United Technologies Corporation
ROCKWELL COLLINS INC (Form: 425, Received: 09/18/2017 06:02:36)

Filed by United Technologies Corporation

Pursuant to Rule 425 under the Securities Act of 1933

and deemed filed pursuant to Rule 14a-12

under the Securities Exchange Act of 1934

Subject Company: Rockwell Collins, Inc.

Commission File No. 001-16445

Date: September 15, 2017



UTX—United Technologies Corp at Morgan Stanley Laguna Conference


SEPTEMBER 14, 2017 / 3:10PM, UTX - United Technologies Corp at Morgan Stanley Laguna Conference
Akhil Johri United Technologies Corporation—CFO and EVP
Nigel Edward Coe Morgan Stanley, Research Division—MD
Nigel Edward Coe—Morgan Stanley, Research Division—MD
Great. So I think we’ll — we can start. So if you can sit on your seats, seems possible. We’ll resume with Akhil Johri, CFO of UTX. I think just given the time constraints that maybe we can start.
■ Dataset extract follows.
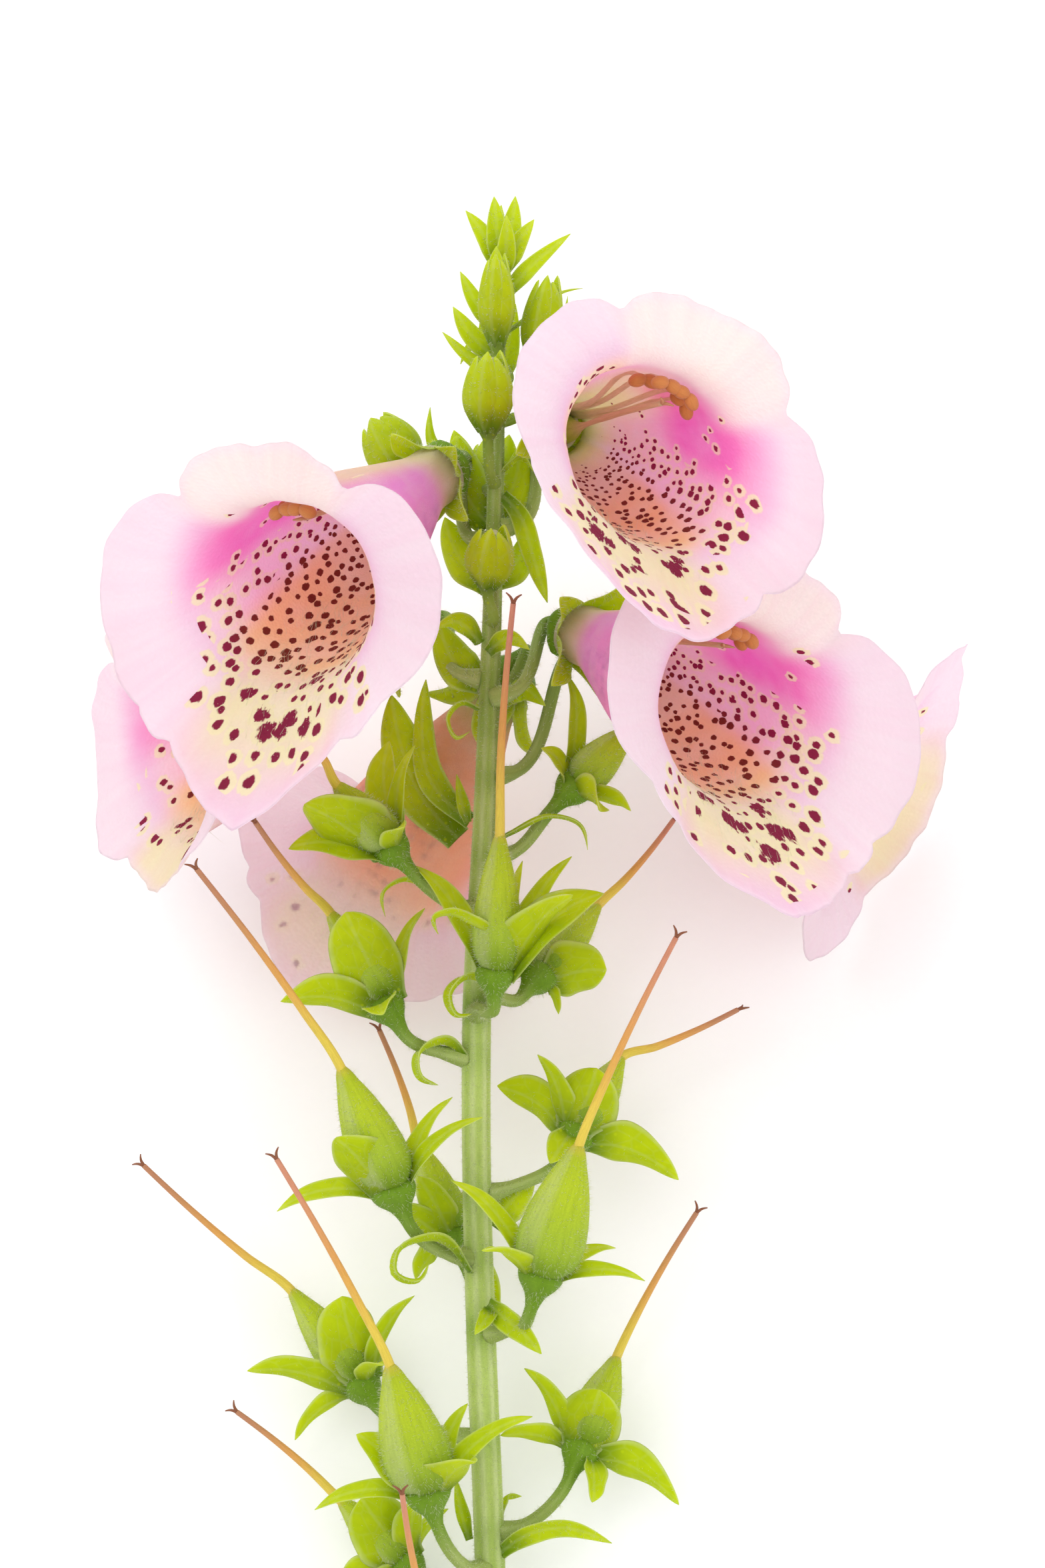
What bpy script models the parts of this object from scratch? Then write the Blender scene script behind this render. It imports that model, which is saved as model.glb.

You’ve got some slides, Akhil?
Akhil Johri—United Technologies Corporation—CFO and EVP
Sure. Thanks, Nigel. Good morning, everyone. Some exciting location. Exciting things going on with UTC. But before we start, just the usual customary cautionary statement. Things that I say today, the presentation includes forward-looking statements, which are filled with uncertainty, as you all know. There is risk factors outlined also in the presentation, but also on our SEC filings both for us and for Rockwell Collins, which is going to be part of UTC. So for those of you who might have missed the announcement last week, UTC is looking to acquire Rockwell Collins. It’s a great deal which will make UTC’s aerospace assets much stronger. The capabilities that Rockwell Collins has in software design, in data integration, in communications network, combined with the sensors technology, the power generation and distribution capabilities that UTC has will create opportunities to provide great differentiated services for the airline customers, particularly in the preventive maintenance space and also in the future of aircraft as things become more digital, more connected, more electric, more intelligent. The capabilities together will offer a lot of opportunities there. For me, a lot has been said about the strategic benefits of the 2 coming together. For me, the 2 things which jump out at me is, one, Rockwell Collins has a pretty diverse customer base. It’s not just — they don’t just supply to their airframers. They supply directly to the airlines who buy furnished equipment. They have a pretty robust defense portfolio. And point number two, the cash profile of UTC Aerospace businesses will improve with the addition of Rockwell Collins, particularly through the investment cycles. As you know, the engine company needs a lot of investments. And as we go through a phase of new aircraft development, which will come at some point in the future, Rockwell Collins will be able to better balance that to some extent because their capital, their development needs are not as capital-intensive as it is on our current assets. So those 2 stand out for me.
We’re looking for synergies of about $500 million, at least $500 million by year 4. $400 million of that are incremental. About $100 million of that is the synergies that Rockwell was counting for from B/E post our expected close. We are also looking at an IRR above our cost of capital, and that is not a low ball cost of capital number, but it is 8%, is that is what we’ve used in here. I would tell you our assumptions are relatively conservative in the model. We have no revenue synergies, particularly in the aftermarket side, which can come with good margins and good cash flow included. We have also kept a very low terminal value number. It’s only 2.5% growth we’ve assumed for terminal value in our modeling, which is relatively low, given the robust aerospace sector outlook that we have. So I have high confidence that we’ll be able to do better than the returns that we have articulated thus far. We’ve done that in Goodrich, and we hope to repeat that again here.
Also a point of confusion, we will — the transaction will be accretive in 2019 calendar year. That’s assuming we can close in Q3 — relatively early in Q3. So for a July 1 close, we should be able to see an accretion in 2019 calendar year, and that is after normal intangibles amortization and the effect — negative effect of suspending share buybacks. So pretty decent transaction as it’s accretive in the second — in the first calendar year itself — first full calendar year.
Now some of the more interesting comments I’ve heard over the last week or so has been we are spending — UTC is spending $30 billion of your money to obfuscate problems in other businesses. Like many of you, I love conspiracy theories, but that’s not what this is about.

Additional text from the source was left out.